Based on data from employees and management, determine what time and what we will work on. Prioritization is key.

  1. Communicate the vision, mission and values ​​to the company.
  2. Also communicate company-wide goals and company-wide strategy.
  3. Determine your EVP (Employer Value Proposition) – what is your competitive advantage and why do employees work for you? You can also use it well in HR marketing strategy.
  4. Communicate the results of employee surveys. Tell them what improvements you will be working on.
  5. Involve the employee themselves in the improvement process – you increase their engagement when they see that they can contribute.
  6. Give employees an update on what you’ve already done. Sometimes the changes are not so obvious at first glance, but they are definitely worth noting! 🙂

Build a good candidate experience

One of the key elements of building awareness of the company culture is how you present yourself and what you do during the recruitment process – from advertising to the actual job offer or rejection of the candidate. What expectations you create, how you deliver on agreements and how you are prepared to meet candidates, what atmosphere you create and how comfortable the candidate feels – it all counts. Based on these things, the candidate can say to himself: “I want to work in this company!”

  1. Meet deadlines. When you agree with the candidate that you will get back to them by a certain date, don’t forget about it.
  2. Make it a point to always be authentic and transparent.
  3. Take care to create a pleasant atmosphere, both during a video call and during a personal meeting.
  4. Talk not only about the job description, but also about the atmosphere in the company. You can also mention the results of the last survey.
  5. If you reject a candidate, give them constructive and open feedback.

Sell ​​it out

How employees feel at work is the best basis for building employer branding. You can also work with it in recruitment campaigns. The biggest marketer is the employee himself.

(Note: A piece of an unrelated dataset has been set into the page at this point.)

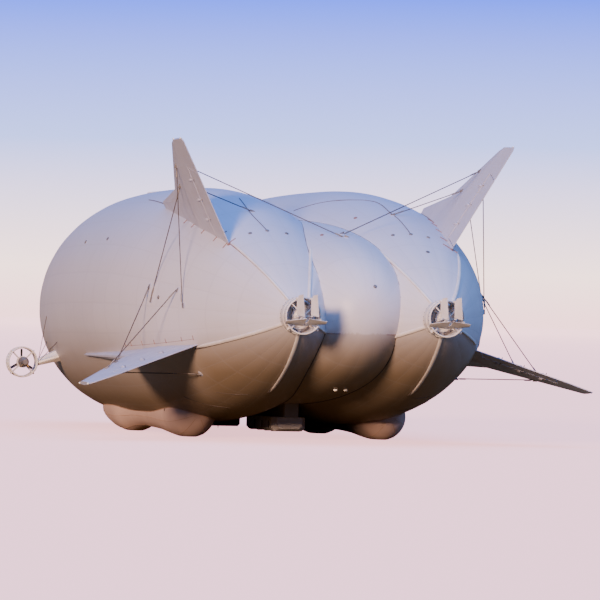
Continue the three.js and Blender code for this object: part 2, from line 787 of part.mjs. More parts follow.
function cabinSolids() {
  const { floor, sill, roof, skin: thick, ceiling, floorInset, roofInset } = cabin;
  const outer = skin([
    planLoop(floorInset, floor),
    planLoop(0, sill),
    planLoop(0, ceiling),
    planLoop(roofInset, roof),
  ]);
  const inner = skin([
    planLoop(floorInset + thick, floor + thick),
    planLoop(thick, sill + 2),
    planLoop(thick, ceiling),
  ]);
  const liner = thick + seat;
  const { overlap } = cabinWindow;
  const glass = glassBand(liner, overlap).subtract(glassBand(liner + glassThick, overlap + 2));
  const windowEnds = [sideWindows[0][0] - 16, sideWindows[sideWindows.length - 1][1] + 16];
  const frontGlass = glass.intersect(box(frontWindow.glassRear, 2300, -300, 300, 0, 400));
  const sideGlass = glass.intersect(box(...windowEnds, 0, 300, 0, 400));
  const { low, high } = cabinWindow;
  const cuts = sideWindows.map(([from, to]) => box(from, to, -300, 300, low, high));
  const { x, halfWidth, mullion } = frontWindow;
  const paneEdge = halfWidth / 3;
  // Columns: from y, to y
  const panes = [
    [-halfWidth, -paneEdge - mullion / 2],
    [-paneEdge + mullion / 2, paneEdge - mullion / 2],
    [paneEdge + mullion / 2, halfWidth],
  ];
  for (const [y0, y1] of panes) cuts.push(box(x, 2300, y0, y1, low, high));
  const door = cabinDoor;
  const gap = door.gap;
  cuts.push(box(door.rear - gap, door.front + gap, -300, 300, door.low, door.high + gap));
  const wallShell = outer.subtract(inner);
  const shell = wallShell.subtract(join(...cuts));
  const side = cabinPlan[cabinPlan.length - 1][1];
  const panel = wallShell.intersect(box(door.rear, door.front, 0, 300, door.low + gap, door.high));
  const barrelX = door.front + gap / 2;
  const barrelY = side + doorKnuckle.out;
  const halfKnuckle = doorKnuckle.length / 2;
  const knuckles = [];
  const frameLugs = [];
  for (const z of [door.low + doorKnuckle.inset, door.high - doorKnuckle.inset]) {
    const ends = [z - halfKnuckle, z + halfKnuckle];
    knuckles.push(rod([barrelX, barrelY, ends[0]], [barrelX, barrelY, ends[1]], doorKnuckle.radius));
    knuckles.push(box(barrelX - doorKnuckle.strap, barrelX, side - 1, barrelY + 2, ...ends));
    for (const end of [-1, 1]) {
      const near = z + end * (halfKnuckle + seat);
      const far = near + end * doorKnuckle.lugLength;
      const [z0, z1] = [Math.min(near, far), Math.max(near, far)];
      frameLugs.push(rod([barrelX, barrelY, z0], [barrelX, barrelY, z1], doorKnuckle.radius));
      frameLugs.push(box(barrelX, barrelX + doorKnuckle.lug, side - 1, barrelY + 2, z0, z1));
    }
  }
  const lugs = join(...frameLugs);
  return {
    body: largest(offHull(join(shell, lugs, mirrored(lugs)))),
    frontGlass: largest(frontGlass),
    sideGlass: largest(sideGlass),
    door: largest(join(panel, ...knuckles)),
  };
}

function beamSolid() {
  const { rear, front, halfWidth, low, step, podLow } = beam;
  const deep = box(step, front, -halfWidth, halfWidth, low, 420);
  const shallow = box(rear, step + 1, -halfWidth, halfWidth, podLow, 420);
  return largest(offHull(join(deep, shallow)));
}

function fuelPodSolid() {
  const { rear, front, halfWidth, low, bevel, endInset, endLength } = fuelPod;
  const top = beam.podLow - seat;
  const loop = (x, inset) => [
    [x, halfWidth - inset, top],
    [x, -halfWidth + inset, top],
    [x, -halfWidth + inset, low + bevel + inset / 2],
    [x, -halfWidth + bevel + inset, low + inset / 2],
    [x, halfWidth - bevel - inset, low + inset / 2],
    [x, halfWidth - inset, low + bevel + inset / 2],
  ];
  const [rearShoulder, frontShoulder] = [rear + endLength, front - endLength];
  return skin([loop(rear, endInset), loop(rearShoulder, 0), loop(frontShoulder, 0), loop(front, endInset)]);
}

function mooringSolid() {
  const { back, plateRadius, plateThick, cone, lip, lipThick, tip } = mooring;
  const z = centreLobe.nose.z;
  const profile = [
    [back, 0],
    [back, plateRadius],
    [back + plateThick, plateRadius],
    [back + plateThick, cone],
    [tip - lipThick, cone * 0.7],
    [tip - lipThick, lip],
    [tip, lip],
    [tip, 0],
  ];
  return largest(offHull(turned(profile, 0, z, 20)));
}

// Assembly

const airship = new THREE.Group();
const portSide = new THREE.Group();
const starboardSide = new THREE.Group();
starboardSide.scale.y = -1;
airship.add(portSide, starboardSide);

function addMesh(group, name, body, material) {
  const mesh = new THREE.Mesh(geometryOf(body), material);
  mesh.name = name;
  group.add(mesh);
}

// The same piece on both sides of the ship.
function addPair(name, body, material) {
  addMesh(portSide, name + "_port", body, material);
  addMesh(starboardSide, name + "_starboard", body, material);
}

addPair("envelope", envelopeSide(), finish.fabric);
addMesh(airship, "envelope_centre", envelopeCentre(), finish.fabric);

const finClear = new Map();
for (const fin of [upperFin, lowerFin]) {
  const { fixed, surface } = finParts(fin);
  addPair("fin_" + fin.name, fixed, finish.fin);
  addPair("control_surface_" + fin.name, surface, finish.fin);
  finClear.set(fin, finWhole(fin, seat));
}

for (const [name, fin, x, reach, [hullX, hullY, hullZ], starboardShift] of stayRows) {
  const port = stay(fin, x, reach, [hullX, hullY, hullZ]);
  const starboard = stay(fin, x, reach, [hullX + starboardShift, hullY, hullZ]);
  addMesh(portSide, name + "_port", port, finish.cable);
  addMesh(starboardSide, name + "_starboard", starboard, finish.cable);
}

addPair("stern_engine", sternEngineSolid(), finish.metal);
addPair("stern_duct", sternDuctSolid(), finish.white);
addPair("stern_propeller", propellerSolid(sternPropeller, stern, true), finish.dark);
addPair("stern_elevator", elevatorSolid(), finish.white);
// Columns: name, side of the duct's axis. All rudders turn the same way, so the mirrored ones are given the other.
const rudderRows = [
  ["stern_rudder_outer", 1],
  ["stern_rudder_inner", -1],
];
for (const [name, side] of rudderRows) {
  addMesh(portSide, name + "_port", rudderSolid(side, rudder.turnDegrees), finish.white);
  addMesh(starboardSide, name + "_starboard", rudderSolid(side, -rudder.turnDegrees), finish.white);
}

addPair("pylon", pylonSolid(), finish.white);
addPair("forward_duct", forwardDuctSolid(), finish.white);
addPair("forward_engine", forwardEngineSolid(), finish.metal);
addPair("forward_propeller", propellerSolid(forwardPropeller, forward, false), finish.dark);

addPair("landing_tube", tubeSolid(), finish.tube);

const cabinParts = cabinSolids();
addMesh(airship, "cabin", cabinParts.body, finish.white);
addMesh(airship, "cabin_glazing_front", cabinParts.frontGlass, finish.glass);
addPair("cabin_glazing_side", cabinParts.sideGlass, finish.glass);
addPair("cabin_door", cabinParts.door, finish.white);
addMesh(airship, "payload_beam", beamSolid(), finish.metal);
addMesh(airship, "fuel_pod", fuelPodSolid(), finish.white);
addMesh(airship, "mooring_nose", mooringSolid(), finish.metal);

export default airship;
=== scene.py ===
import math

import bmesh
import bpy
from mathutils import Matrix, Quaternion, Vector
from mathutils.bvhtree import BVHTree


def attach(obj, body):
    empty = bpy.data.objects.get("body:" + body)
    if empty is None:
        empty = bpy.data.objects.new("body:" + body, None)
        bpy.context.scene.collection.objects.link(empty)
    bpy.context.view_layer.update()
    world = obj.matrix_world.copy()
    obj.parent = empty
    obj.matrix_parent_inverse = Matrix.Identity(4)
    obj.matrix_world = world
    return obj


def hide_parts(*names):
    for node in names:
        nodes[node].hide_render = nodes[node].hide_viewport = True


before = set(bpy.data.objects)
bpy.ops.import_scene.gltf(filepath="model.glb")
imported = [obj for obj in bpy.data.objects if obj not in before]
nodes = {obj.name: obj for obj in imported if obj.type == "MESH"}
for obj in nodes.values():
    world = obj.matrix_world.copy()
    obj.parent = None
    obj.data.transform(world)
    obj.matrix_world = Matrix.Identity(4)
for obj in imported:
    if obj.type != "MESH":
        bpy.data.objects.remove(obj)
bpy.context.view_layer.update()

sides = {"port": 1, "starboard": -1}

# Metres, +X to the nose, +Y to port, +Z up. The ship is a model at one tenth.


# Camera, low behind the port quarter and far away, as the photo was taken
camera = {
    "place": (-50.811, 11.851, 1.055),
    "aim": (-3.0, 0.293, 1.200),
    "rollDegrees": 1.203,
    "lens": 350.4,
    "sensor": 36.0,
}


def newObject(name, data):
    made = bpy.data.objects.new(name, data)
    bpy.context.scene.collection.objects.link(made)
    return made


def makeCamera():
    data = bpy.data.cameras.new("camera")
    data.lens = camera["lens"]
    data.sensor_width = camera["sensor"]
    data.clip_start = 1.0
    data.clip_end = 1000.0
    eye = newObject("camera", data)
    eye.location = camera["place"]
    look = Vector(camera["aim"]) - Vector(camera["place"])
    roll = Quaternion((0, 0, 1), math.radians(camera["rollDegrees"]))
    eye.rotation_mode = "QUATERNION"
    eye.rotation_quaternion = look.to_track_quat("-Z", "Y") @ roll
    bpy.context.scene.camera = eye


makeCamera()
print("camera set")


# Node trees

def place(tree, kind, **values):
    node = tree.nodes.new(kind)
    for name, value in values.items():
        setattr(node, name, value)
    return node


def parts(tree, vector):
    split = tree.nodes.new("ShaderNodeSeparateXYZ")
    tree.links.new(vector, split.inputs[0])
    return split.outputs


def feed(tree, socket, value):
    if isinstance(value, (int, float)):
        socket.default_value = value
    elif isinstance(value, tuple):
        socket.default_value = (*value, 1.0)
    else:
        tree.links.new(value, socket)


def math2(tree, operation, a, b=0.0):
    node = place(tree, "ShaderNodeMath", operation=operation)
    feed(tree, node.inputs[0], a)
    feed(tree, node.inputs[1], b)
    return node.outputs[0]


def ramp(tree, factor, low, high, a=0.0, b=1.0):
    node = place(tree, "ShaderNodeMapRange")
    for name, value in (("From Min", low), ("From Max", high), ("To Min", a), ("To Max", b)):
        node.inputs[name].default_value = value
    tree.links.new(factor, node.inputs["Value"])
    return node.outputs["Result"]


def mixColours(tree, factor, a, b):
    node = place(tree, "ShaderNodeMix", data_type="RGBA")
    for index, value in ((0, factor), (6, a), (7, b)):
        feed(tree, node.inputs[index], value)
    return node.outputs[2]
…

  1. Create a separate Instagram or Tiktok account through which you can show the atmosphere in the company. Be authentic there, in short, be who you really are in the company.
  2. Involve employees themselves in content creation.
  3. Choose “brand ambassadors” – they are most often employees who proactively prepare breakfasts, organize spontaneous drinks after work, trips and the like. You can give brand ambassadors space on social networks, but they can also be good “buddies” for new colleagues.
  4. Prepare interesting events (in cooperation with brand ambassadors) to which you invite people from outside. Just choose an interesting topic, pay for a few beers and a pizza. Based on this, potential new colleagues can perceive you better and say that they want to work with you.

Build corporate culture even in hybrid/remote mode

One of the big changes affecting corporate culture is the hybrid or remote mode. Home-office is no longer a benefit – it is the standard. At the same time, companies are solving how to attract people back to the office in order to strengthen relationships and the company culture itself.

On the one hand, the hybrid or remote mode of recruitment is a plus, as it creates space for recruiting people from any part of the world and for the creation of a multicultural environment, increasing efficiency and productivity without the disruptive effects of open-space. On the other hand, there is a lack of space for chatting with colleagues over coffee or joint lunches, and for the possibility to resolve something quickly without planning video calls. Can you set things up so that the corporate culture is almost the same with the hybrid as when working from the office? So that people don’t feel disconnected?

  1. As we mentioned above, it is important to set up regular 1:1 meetings where you can discuss not only work, but also what trips you are going on and what you have cooked.
  2. Organize a breakfast together or a beer after work from time to time – in short, an event that will make people want to come to the office. You can combine it with a regular all-hands meeting.
  3. Hold meetings at regular (perhaps biweekly) intervals and set a topic to discuss. Connect remote people online. It can also be about breakfast, which will take place both in the office and from home.
  4. Give individual team-leaders or managers a budget for which they can take their team out for fun – bowling, laser tag, or perhaps dinner together.
  5. Don’t know how to organize company-wide team building online? Try preparing a recipe for which you send employees a list of ingredients to buy (or you can have them delivered to their homes by courier). Making dinner together online can be a lot of fun. 🙂
  6. In apps like Discord, you can create virtual rooms where people join and discuss topics according to their preferences. There can be several rooms, and it doesn’t matter if you divide them by department (IT, HR, creatives, accountants) or by activity (game-night, brainstorming, lunch break, etc.). There are many options.

Employee experience has its limitations for remote people. Larger companies can improve it, for example, by introducing a Remote Ambassador, who coordinates activities for remote employees throughout the entire organization, collects feedback and involves remote colleagues in internal activities. Smaller companies may consider assigning this work task to a specific person from the HR team.